## What is asked
All lines in the data bearing the string "each" should be identified and copied.

## Records contained in a dataset
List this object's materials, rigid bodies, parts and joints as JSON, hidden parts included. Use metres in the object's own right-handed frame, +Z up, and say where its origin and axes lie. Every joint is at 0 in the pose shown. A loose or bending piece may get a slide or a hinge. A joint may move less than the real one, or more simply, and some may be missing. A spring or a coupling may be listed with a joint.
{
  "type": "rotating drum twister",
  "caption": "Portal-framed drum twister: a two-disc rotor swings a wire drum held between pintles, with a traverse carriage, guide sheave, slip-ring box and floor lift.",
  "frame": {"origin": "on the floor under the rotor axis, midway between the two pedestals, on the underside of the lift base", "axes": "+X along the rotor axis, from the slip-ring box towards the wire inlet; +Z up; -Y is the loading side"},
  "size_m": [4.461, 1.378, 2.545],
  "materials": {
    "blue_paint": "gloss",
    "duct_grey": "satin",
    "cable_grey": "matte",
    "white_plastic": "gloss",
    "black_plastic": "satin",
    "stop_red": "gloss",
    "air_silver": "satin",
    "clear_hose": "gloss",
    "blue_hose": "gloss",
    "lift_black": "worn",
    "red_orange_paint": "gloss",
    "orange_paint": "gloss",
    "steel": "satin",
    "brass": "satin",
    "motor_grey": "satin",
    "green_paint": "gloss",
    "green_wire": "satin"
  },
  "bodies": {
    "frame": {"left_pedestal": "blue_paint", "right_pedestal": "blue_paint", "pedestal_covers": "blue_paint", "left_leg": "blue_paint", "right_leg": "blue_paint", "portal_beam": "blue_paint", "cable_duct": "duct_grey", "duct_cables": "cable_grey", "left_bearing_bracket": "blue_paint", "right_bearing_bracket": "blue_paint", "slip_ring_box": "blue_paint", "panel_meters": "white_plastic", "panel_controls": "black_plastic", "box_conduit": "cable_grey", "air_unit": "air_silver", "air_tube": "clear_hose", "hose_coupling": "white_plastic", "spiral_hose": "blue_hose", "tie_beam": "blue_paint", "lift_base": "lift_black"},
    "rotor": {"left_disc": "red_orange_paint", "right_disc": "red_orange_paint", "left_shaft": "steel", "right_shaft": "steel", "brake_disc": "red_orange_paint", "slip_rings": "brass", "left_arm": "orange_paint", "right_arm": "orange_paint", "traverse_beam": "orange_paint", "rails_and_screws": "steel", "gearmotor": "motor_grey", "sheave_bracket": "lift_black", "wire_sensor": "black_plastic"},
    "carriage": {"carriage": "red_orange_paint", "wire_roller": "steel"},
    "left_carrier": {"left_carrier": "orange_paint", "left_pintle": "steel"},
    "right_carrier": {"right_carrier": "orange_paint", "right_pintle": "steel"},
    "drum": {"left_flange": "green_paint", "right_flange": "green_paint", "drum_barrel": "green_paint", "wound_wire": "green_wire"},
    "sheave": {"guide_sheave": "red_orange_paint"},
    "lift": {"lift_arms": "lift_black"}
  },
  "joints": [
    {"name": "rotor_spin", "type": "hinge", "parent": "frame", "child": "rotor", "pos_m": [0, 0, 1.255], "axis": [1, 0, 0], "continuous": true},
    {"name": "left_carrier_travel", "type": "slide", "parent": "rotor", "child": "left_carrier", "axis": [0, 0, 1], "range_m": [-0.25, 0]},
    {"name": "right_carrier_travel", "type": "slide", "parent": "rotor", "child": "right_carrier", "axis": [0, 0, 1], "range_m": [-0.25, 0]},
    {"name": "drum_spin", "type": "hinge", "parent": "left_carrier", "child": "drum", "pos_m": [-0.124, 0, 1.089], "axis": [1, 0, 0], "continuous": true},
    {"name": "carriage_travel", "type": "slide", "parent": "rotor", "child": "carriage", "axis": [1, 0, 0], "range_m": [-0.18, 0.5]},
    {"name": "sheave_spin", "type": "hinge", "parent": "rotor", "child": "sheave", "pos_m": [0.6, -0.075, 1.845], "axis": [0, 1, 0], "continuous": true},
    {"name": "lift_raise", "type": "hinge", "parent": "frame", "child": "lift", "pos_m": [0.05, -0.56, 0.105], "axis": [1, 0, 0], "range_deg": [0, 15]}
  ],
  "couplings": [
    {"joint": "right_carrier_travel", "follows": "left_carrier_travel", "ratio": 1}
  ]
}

* * *

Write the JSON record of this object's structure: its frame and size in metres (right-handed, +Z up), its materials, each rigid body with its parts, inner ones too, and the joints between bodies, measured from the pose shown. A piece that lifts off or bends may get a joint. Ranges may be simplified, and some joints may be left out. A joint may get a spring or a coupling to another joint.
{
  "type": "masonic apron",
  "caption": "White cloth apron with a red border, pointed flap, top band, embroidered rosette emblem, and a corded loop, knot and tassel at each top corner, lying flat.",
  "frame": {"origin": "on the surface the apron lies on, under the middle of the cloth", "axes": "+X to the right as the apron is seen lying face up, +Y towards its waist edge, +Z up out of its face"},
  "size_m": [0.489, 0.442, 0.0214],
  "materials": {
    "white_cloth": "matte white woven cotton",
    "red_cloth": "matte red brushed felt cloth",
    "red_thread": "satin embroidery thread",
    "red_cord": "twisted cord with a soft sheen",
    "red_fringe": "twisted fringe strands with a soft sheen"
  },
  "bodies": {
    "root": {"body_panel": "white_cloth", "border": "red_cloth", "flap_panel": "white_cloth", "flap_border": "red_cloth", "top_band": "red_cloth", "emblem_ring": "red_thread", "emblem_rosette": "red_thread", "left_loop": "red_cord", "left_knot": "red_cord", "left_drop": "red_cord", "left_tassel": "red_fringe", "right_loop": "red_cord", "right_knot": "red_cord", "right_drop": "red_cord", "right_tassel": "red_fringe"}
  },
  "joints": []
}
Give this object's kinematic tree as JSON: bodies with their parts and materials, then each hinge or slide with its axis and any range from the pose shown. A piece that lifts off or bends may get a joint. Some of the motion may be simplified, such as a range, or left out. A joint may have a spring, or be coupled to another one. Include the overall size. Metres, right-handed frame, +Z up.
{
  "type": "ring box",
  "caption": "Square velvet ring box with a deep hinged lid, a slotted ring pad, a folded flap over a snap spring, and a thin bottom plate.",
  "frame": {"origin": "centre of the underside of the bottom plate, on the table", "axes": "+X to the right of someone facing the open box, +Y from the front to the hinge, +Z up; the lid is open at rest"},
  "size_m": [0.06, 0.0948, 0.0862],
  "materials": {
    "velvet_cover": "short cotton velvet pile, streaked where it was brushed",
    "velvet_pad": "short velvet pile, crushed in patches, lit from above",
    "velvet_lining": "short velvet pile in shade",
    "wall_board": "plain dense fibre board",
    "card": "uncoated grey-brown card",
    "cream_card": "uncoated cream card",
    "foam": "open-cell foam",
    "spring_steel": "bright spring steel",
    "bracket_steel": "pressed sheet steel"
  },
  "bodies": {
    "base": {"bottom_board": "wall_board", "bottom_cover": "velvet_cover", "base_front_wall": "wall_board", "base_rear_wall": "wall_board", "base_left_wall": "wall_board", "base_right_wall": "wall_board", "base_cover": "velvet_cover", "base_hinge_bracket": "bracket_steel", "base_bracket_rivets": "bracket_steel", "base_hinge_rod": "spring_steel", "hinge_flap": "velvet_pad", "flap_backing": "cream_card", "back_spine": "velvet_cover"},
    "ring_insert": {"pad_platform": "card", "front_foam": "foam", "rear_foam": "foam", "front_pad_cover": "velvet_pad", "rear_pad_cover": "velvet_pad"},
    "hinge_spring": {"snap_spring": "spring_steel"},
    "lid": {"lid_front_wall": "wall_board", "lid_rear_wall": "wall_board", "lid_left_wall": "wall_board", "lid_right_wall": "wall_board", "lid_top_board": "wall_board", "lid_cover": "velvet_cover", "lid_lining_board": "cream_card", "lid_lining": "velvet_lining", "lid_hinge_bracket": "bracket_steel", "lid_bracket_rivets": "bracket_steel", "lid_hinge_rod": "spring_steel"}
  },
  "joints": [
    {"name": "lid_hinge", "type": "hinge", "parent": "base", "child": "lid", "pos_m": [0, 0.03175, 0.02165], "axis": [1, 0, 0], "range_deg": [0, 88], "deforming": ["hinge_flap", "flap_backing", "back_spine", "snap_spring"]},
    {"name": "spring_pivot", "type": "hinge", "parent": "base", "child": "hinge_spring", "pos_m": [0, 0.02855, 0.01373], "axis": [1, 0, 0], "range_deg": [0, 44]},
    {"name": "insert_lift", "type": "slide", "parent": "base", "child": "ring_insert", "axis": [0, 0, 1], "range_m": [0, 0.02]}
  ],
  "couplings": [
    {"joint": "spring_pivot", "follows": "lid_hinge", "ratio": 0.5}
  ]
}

## Task result
Write the JSON record of this object's structure: its frame and size in metres (right-handed, +Z up), its materials, each rigid body with its parts, inner ones too, and the joints between bodies, measured from the pose shown. A piece that lifts off or bends may get a joint. Ranges may be simplified, and some joints may be left out. A joint may get a spring or a coupling to another joint.
  "caption": "White cloth apron with a red border, pointed flap, top band, embroidered rosette emblem, and a corded loop, knot and tassel at each top corner, lying flat.",
Give this object's kinematic tree as JSON: bodies with their parts and materials, then each hinge or slide with its axis and any range from the pose shown. A piece that lifts off or bends may get a joint. Some of the motion may be simplified, such as a range, or left out. A joint may have a spring, or be coupled to another one. Include the overall size. Metres, right-handed frame, +Z up.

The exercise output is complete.